Given a \(v\)-variate polynomial \(g\) defined over a finite field \(F\), the purpose of the sum-check protocol is for the prover to provide this sum for the verifier:

\[ H := \sum_{b_{1} \in \{0, 1\}} \dots \sum_{b_{v} \in \{0, 1\}} g(b_{1}, \dots, b_v) \]

What does the verifier gain by using the sum-check protocol?

Instead of computing \(H\) via the equation above (runtime \(2^v\)), \(V\) can use the sum-check protocol to reduce the runtime to: \(O(v + \text{the cost to evaluate } g \text{ at a single input in } F^v)\). \(P\) can compute all of its prescribed messages by evaluating \(g\) at \(O(2^v)\) inputs in \(F^v\).

Description of Sum-Check Protocol

  • At the start of the protocol, the prover sends a value \(C_1\) claimed to equal the value \(H\) defined in the equation above.
  • In the first round, \(P\) sends the univariate polynomial \(g_1(X_1)\) claimed to equal:
\[ \begin{aligned} \sum_{(x_2, \dots, x_v) \in \{0, 1\}^{v-1}} g(X_1, x_2, \dots, x_v) \end{aligned} \]

\(V\) checks that:

  • \(g_1(0) + g_1(1) = C_1\)
  • \(g_1\) is a univariate polynomial of degree at most \(\text{deg}_1(g)\), where \(\text{deg}_j(g)\) is the degree of \(g(X_1, X_2, \dots, X_v)\) in variable \(X_j\).

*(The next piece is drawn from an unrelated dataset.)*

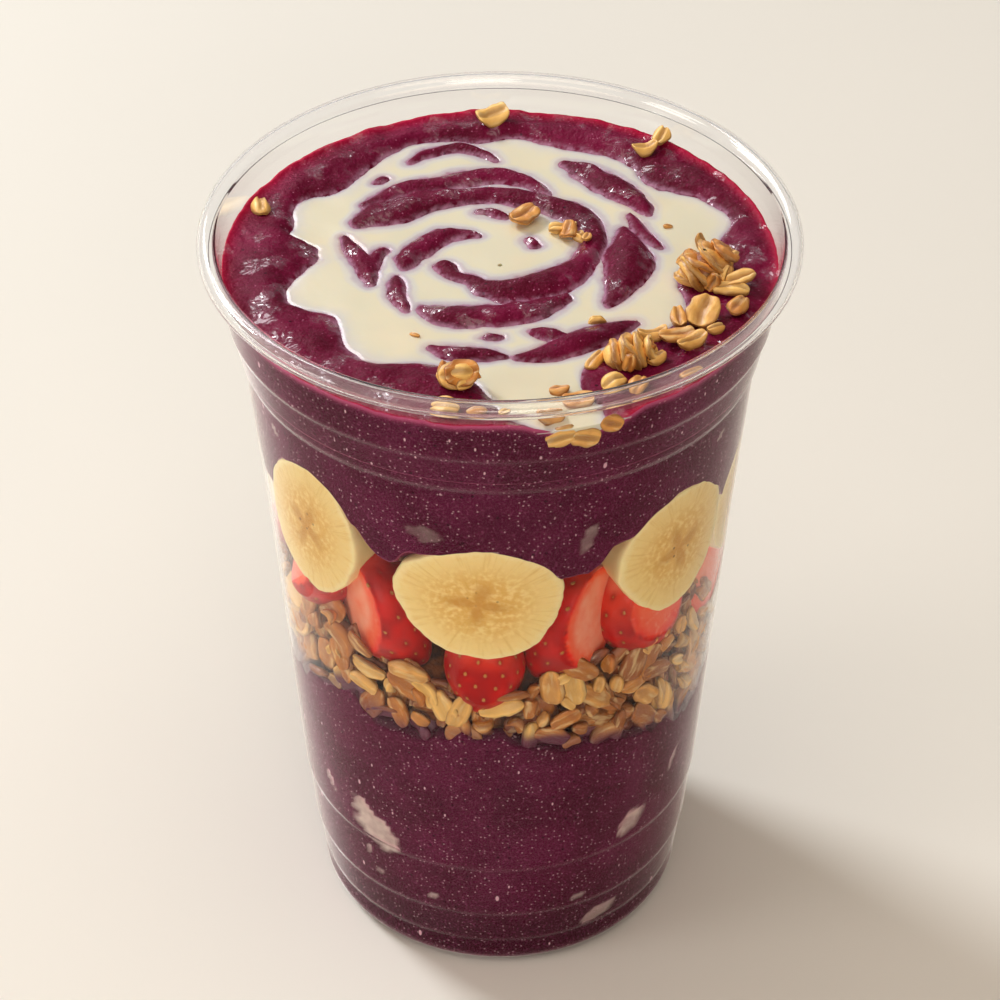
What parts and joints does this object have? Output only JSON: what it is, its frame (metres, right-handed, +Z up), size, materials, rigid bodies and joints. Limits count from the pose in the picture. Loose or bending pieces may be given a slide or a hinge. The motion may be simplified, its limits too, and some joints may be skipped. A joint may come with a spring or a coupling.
{
  "type": "layered acai cup",
  "caption": "Tall clear plastic cup filled with layers of acai puree, granola, strawberry and banana, topped with swirled condensed milk and granola.",
  "frame": {"origin": "middle of the cup's foot, on the surface it stands on", "axes": "+Z up along the cup's axis, -Y towards the front"},
  "size_m": [0.098, 0.098, 0.1375],
  "materials": {
    "cup": "clear thin thermoformed plastic, glossy",
    "acai": "thick wet fruit puree, fine grain, soft gloss",
    "condensed_milk": "glossy opaque cream",
    "granola": "baked oat flakes and clusters with a honey glaze",
    "strawberry": "moist red skin with seeds, paler cut faces",
    "banana": "moist cream flesh with a yellow-brown core star"
  },
  "bodies": {
    "root": {"cup": "cup", "acai_bottom": "acai", "granola_layer": "granola", "strawberry_1": "strawberry", "strawberry_2": "strawberry", "strawberry_3": "strawberry", "strawberry_4": "strawberry", "strawberry_5": "strawberry", "strawberry_6": "strawberry", "strawberry_7": "strawberry", "strawberry_8": "strawberry", "strawberry_9": "strawberry", "strawberry_10": "strawberry", "strawberry_11": "strawberry", "strawberry_12": "strawberry", "banana_slice_1": "banana", "banana_slice_2": "banana", "banana_slice_3": "banana", "banana_slice_4": "banana", "banana_slice_5": "banana", "banana_slice_6": "banana", "banana_slice_7": "banana", "banana_slice_8": "banana", "acai_top": "acai", "condensed_milk": "condensed_milk", "granola_cluster_1": "granola", "granola_cluster_2": "granola", "granola_cluster_3": "granola"}
  },
  "joints": []
}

  • \(V\) chooses a random element \(r_1 \in F\) and sends \(r_1\) to \(P\).

  • In the \(j\)-th round, for \(1 < j < v\), \(P\) sends to \(V\) a univariate polynomial \(g_j(X_j)\) claimed to equal:
\[ \begin{aligned} \sum_{(x_{j+1}, \dots, x_v) \in \{0, 1\}^{v-j}} g(r_1, \dots, r_{j-1}, X_j, x_{j+1}, \dots, x_v) \end{aligned} \]

\(V\) checks that:

  • \(g_j(0) + g_j(1) = g_{j-1}(r_{j-1})\)
  • \(g_j\) is a univariate polynomial of degree at most \(\text{deg}_j(g)\). If not, \(V\) rejects.
  • \(V\) chooses a random element \(r_j \in F\) and sends it to \(P\).
  • In Round \(v\), after \(P\) sends \(g_v(X_v)\) to \(V\) and \(V\) checks the conditions, \(V\) chooses a random element \(r_v \in F\), evaluates \(g(r_1, r_2, \dots, r_v)\), and checks that \(g_v(r_v) = g(r_1, \dots, r_v)\). If not, \(V\) rejects.
  • If \(V\) has not yet rejected, \(V\) accepts.

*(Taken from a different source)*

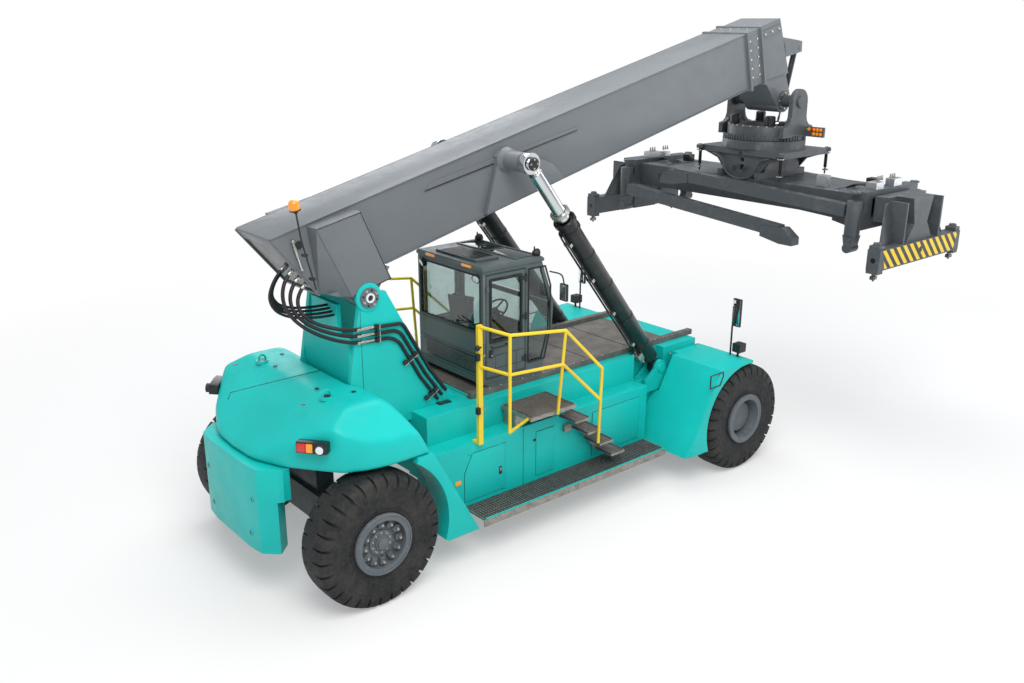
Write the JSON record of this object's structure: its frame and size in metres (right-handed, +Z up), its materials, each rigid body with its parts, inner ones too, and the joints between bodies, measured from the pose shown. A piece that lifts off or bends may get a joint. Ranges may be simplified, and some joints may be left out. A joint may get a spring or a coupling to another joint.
{
  "type": "reach stacker",
  "caption": "Container reach stacker: twin-wheel drive axle, steered rear axle, sliding cab, telescopic lifting boom and a slewing, telescoping spreader held level.",
  "frame": {"origin": "on the ground, at the centre of the whole machine's box in plan", "axes": "+X forward towards the spreader, +Y to the operator's left, +Z up"},
  "size_m": [11.2014, 6.053, 6.5497],
  "materials": {
    "teal_paint": "gloss",
    "grey_paint": "satin",
    "dark_grey_paint": "satin",
    "black_paint": "satin",
    "yellow_paint": "gloss",
    "cab_paint": "satin",
    "rim_paint": "satin",
    "chrome": "polished",
    "tread_rubber": "matte",
    "hose_rubber": "matte",
    "glass": "clear",
    "deck_steel": "worn",
    "black_plastic": "matte",
    "seat_fabric": "woven"
  },
  "bodies": {
    "chassis": {"chassis_frame": "teal_paint", "boom_tower": "teal_paint", "counterweight": "teal_paint", "counterweight_hood": "teal_paint", "rear_mudguards": "teal_paint", "front_fenders": "teal_paint", "side_cabinet_right": "teal_paint", "side_tank_left": "teal_paint", "running_boards": "deck_steel", "deck_plates": "deck_steel", "cab_rails": "deck_steel", "engine_block": "dark_grey_paint", "boarding_steps": "deck_steel", "handrails": "yellow_paint", "mirrors": "black_plastic", "steer_axle": "dark_grey_paint", "drive_axle": "dark_grey_paint", "tower_hoses": "hose_rubber", "boom_hose_runs": "hose_rubber", "boom_hose_loops": "hose_rubber"},
    "knuckle_left": {"knuckle_left": "dark_grey_paint"},
    "knuckle_right": {"knuckle_right": "dark_grey_paint"},
    "rear_wheel_left": {"rear_tyre_left": "tread_rubber", "rear_rim_left": "rim_paint"},
    "rear_wheel_right": {"rear_tyre_right": "tread_rubber", "rear_rim_right": "rim_paint"},
    "front_wheels_left": {"front_tyres_left": "tread_rubber", "front_rims_left": "rim_paint"},
    "front_wheels_right": {"front_tyres_right": "tread_rubber", "front_rims_right": "rim_paint"},
    "cab": {"cab_frame": "cab_paint", "cab_roof": "cab_paint", "cab_glass": "glass", "seat_base": "black_plastic", "seat_cushions": "seat_fabric", "cab_controls": "black_plastic"},
    "door_left": {"door_left": "cab_paint", "door_glass_left": "glass"},
    "door_right": {"door_right": "cab_paint", "door_glass_right": "glass"},
    "boom": {"boom_outer": "grey_paint"},
    "boom_slide": {"boom_inner": "grey_paint"},
    "lift_barrels": {"lift_barrels": "black_paint"},
    "lift_rods": {"lift_rods": "chrome"},
    "damper_barrel": {"damper_barrel": "black_paint"},
    "damper_rod": {"damper_rod": "chrome"},
    "yoke": {"rotator_yoke": "dark_grey_paint"},
    "slew": {"slew_frame": "dark_grey_paint", "slope_cylinders": "black_paint"},
    "spreader": {"spreader_frame": "dark_grey_paint", "piggyback_legs": "dark_grey_paint", "spreader_valves": "black_plastic"},
    "telescope_left": {"telescope_left": "dark_grey_paint"},
    "telescope_right": {"telescope_right": "dark_grey_paint"},
    "twistlock_rear_left": {"twistlock_rear_left": "chrome"},
    "twistlock_rear_right": {"twistlock_rear_right": "chrome"},
    "twistlock_front_left": {"twistlock_front_left": "chrome"},
    "twistlock_front_right": {"twistlock_front_right": "chrome"}
  },
  "joints": [
    {"name": "steer_right", "type": "hinge", "parent": "chassis", "child": "knuckle_right", "pos_m": [-4.54068, -1.15, 0.82], "axis": [0, 0, 1], "range_deg": [-40, 40]},
    {"name": "steer_left", "type": "hinge", "parent": "chassis", "child": "knuckle_left", "pos_m": [-4.54068, 1.15, 0.82], "axis": [0, 0, 1], "range_deg": [-40.01, 40.01]},
    {"name": "rear_wheel_spin_left", "type": "hinge", "parent": "knuckle_left", "child": "rear_wheel_left", "pos_m": [-4.54068, 1.44, 0.82], "axis": [0, 1, 0], "continuous": true},
    {"name": "front_wheel_spin_left", "type": "hinge", "parent": "chassis", "child": "front_wheels_left", "pos_m": [1.65932, 1.785, 0.82], "axis": [0, 1, 0], "continuous": true},
    {"name": "rear_wheel_spin_right", "type": "hinge", "parent": "knuckle_right", "child": "rear_wheel_right", "pos_m": [-4.54068, -1.44, 0.82], "axis": [0, 1, 0], "continuous": true},
    {"name": "front_wheel_spin_right", "type": "hinge", "parent": "chassis", "child": "front_wheels_right", "pos_m": [1.65932, -1.785, 0.82], "axis": [0, 1, 0], "continuous": true},
    {"name": "cab_slide", "type": "slide", "parent": "chassis", "child": "cab", "axis": [-1, 0, 0], "range_m": [-2.2, 0]},
    {"name": "door_right_swing", "type": "hinge", "parent": "cab", "child": "door_right", "pos_m": [-2.25568, -0.729, 2.7], "axis": [0, 0, -1], "range_deg": [0, 85]},
    {"name": "door_left_swing", "type": "hinge", "parent": "cab", "child": "door_left", "pos_m": [-2.25568, 0.729, 2.7], "axis": [0, 0, 1], "range_deg": [0, 85]},
    {"name": "boom_lift", "type": "hinge", "parent": "chassis", "child": "boom", "pos_m": [-3.94068, 0, 3.4], "axis": [0, -1, 0], "range_deg": [-14.43, 45.57], "deforming": ["boom_hose_runs", "boom_hose_loops"]},
    {"name": "boom_extend", "type": "slide", "parent": "boom", "child": "boom_slide", "axis": [-0.9685, 0, -0.2492], "range_m": [-6.2, 0]},
    {"name": "lift_barrel_swing", "type": "hinge", "parent": "chassis", "child": "lift_barrels", "pos_m": [0.81932, 0, 1.56], "axis": [0, -1, 0], "range_deg": [-1.15, 3.65]},
    {"name": "lift_rod_stroke", "type": "slide", "parent": "lift_barrels", "child": "lift_rods", "axis": [-0.6179, 0, 0.7863], "range_m": [-0.62632, 1.97794]},
    {"name": "yoke_level", "type": "hinge", "parent": "boom_slide", "child": "yoke", "pos_m": [4.40118, 0, 5.25117], "axis": [0, 1, 0], "range_deg": [-14.43, 45.57]},
    {"name": "damper_swing", "type": "hinge", "parent": "boom_slide", "child": "damper_barrel", "pos_m": [5.07921, 0, 6.07925], "axis": [0, -1, 0], "range_deg": [-13.67, 4.33]},
    {"name": "damper_stroke", "type": "slide", "parent": "damper_barrel", "child": "damper_rod", "axis": [-0.2415, 0, -0.9704], "range_m": [-0.08947, 0.28256]},
    {"name": "slew_turn", "type": "hinge", "parent": "yoke", "child": "slew", "pos_m": [4.40118, 0, 4.62], "axis": [0, 0, 1], "range_deg": [-105, 195]},
    {"name": "side_shift", "type": "slide", "parent": "slew", "child": "spreader", "axis": [0, 1, 0], "range_m": [-0.8, 0.8]},
    {"name": "telescope_left_reach", "type": "slide", "parent": "spreader", "child": "telescope_left", "axis": [0, 1, 0], "range_m": [0, 3.05]},
    {"name": "telescope_right_reach", "type": "slide", "parent": "spreader", "child": "telescope_right", "axis": [0, -1, 0], "range_m": [-0.0001, 3.0501]},
    {"name": "twistlock_rear_left_turn", "type": "hinge", "parent": "telescope_left", "child": "twistlock_rear_left", "pos_m": [3.27168, 2.9265, 3], "axis": [0, 0, 1], "range_deg": [0, 90]},
    {"name": "twistlock_rear_right_turn", "type": "hinge", "parent": "telescope_right", "child": "twistlock_rear_right", "pos_m": [3.27168, -2.9265, 3], "axis": [0, 0, 1], "range_deg": [-0.01, 90.01]},
    {"name": "twistlock_front_left_turn", "type": "hinge", "parent": "telescope_left", "child": "twistlock_front_left", "pos_m": [5.53068, 2.9265, 3], "axis": [0, 0, 1], "range_deg": [-0.01, 90.01]},
    {"name": "twistlock_front_right_turn", "type": "hinge", "parent": "telescope_right", "child": "twistlock_front_right", "pos_m": [5.53068, -2.9265, 3], "axis": [0, 0, 1], "range_deg": [-0.01, 90.01]}
  ],
  "couplings": [
    {"joint": "steer_left", "follows": "steer_right", "ratio": 1},
    {"joint": "lift_barrel_swing", "follows": "boom_lift", "ratio": 0.08},
    {"joint": "lift_rod_stroke", "follows": "boom_lift", "m_per_rad": 2.4866},
    {"joint": "yoke_level", "follows": "boom_lift", "ratio": 1},
    {"joint": "damper_swing", "follows": "boom_lift", "ratio": -0.3},
    {"joint": "damper_stroke", "follows": "boom_lift", "m_per_rad": 0.35523},
    {"joint": "telescope_right_reach", "follows": "telescope_left_reach", "ratio": 1},
    {"joint": "twistlock_rear_right_turn", "follows": "twistlock_rear_left_turn", "ratio": 1},
    {"joint": "twistlock_front_left_turn", "follows": "twistlock_rear_left_turn", "ratio": 1},
    {"joint": "twistlock_front_right_turn", "follows": "twistlock_rear_left_turn", "ratio": 1}
  ]
}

Completeness and Soundness

Let \(g\) be a \(v\)-variate polynomial of degree at most \(d\) in each variable, defined over a finite field \(F\). The completeness error \(\delta_c = 0\) and the soundness error \(\delta_s \leq vd/|F|\).

Discussion of Costs

Communication Round \(V\) Time \(P\) Time
\(O(\sum_{i=1}^v \text{deg}_i(g))\) \(v\) \(O(v + \sum_{i=1}^v \text{deg}_i(g)) + T\) \(O(\sum_{i=1}^v \text{deg}_i(g) \cdot 2^{v-i} \cdot T)\)

where \(T\) is the cost of an oracle query to \(g\).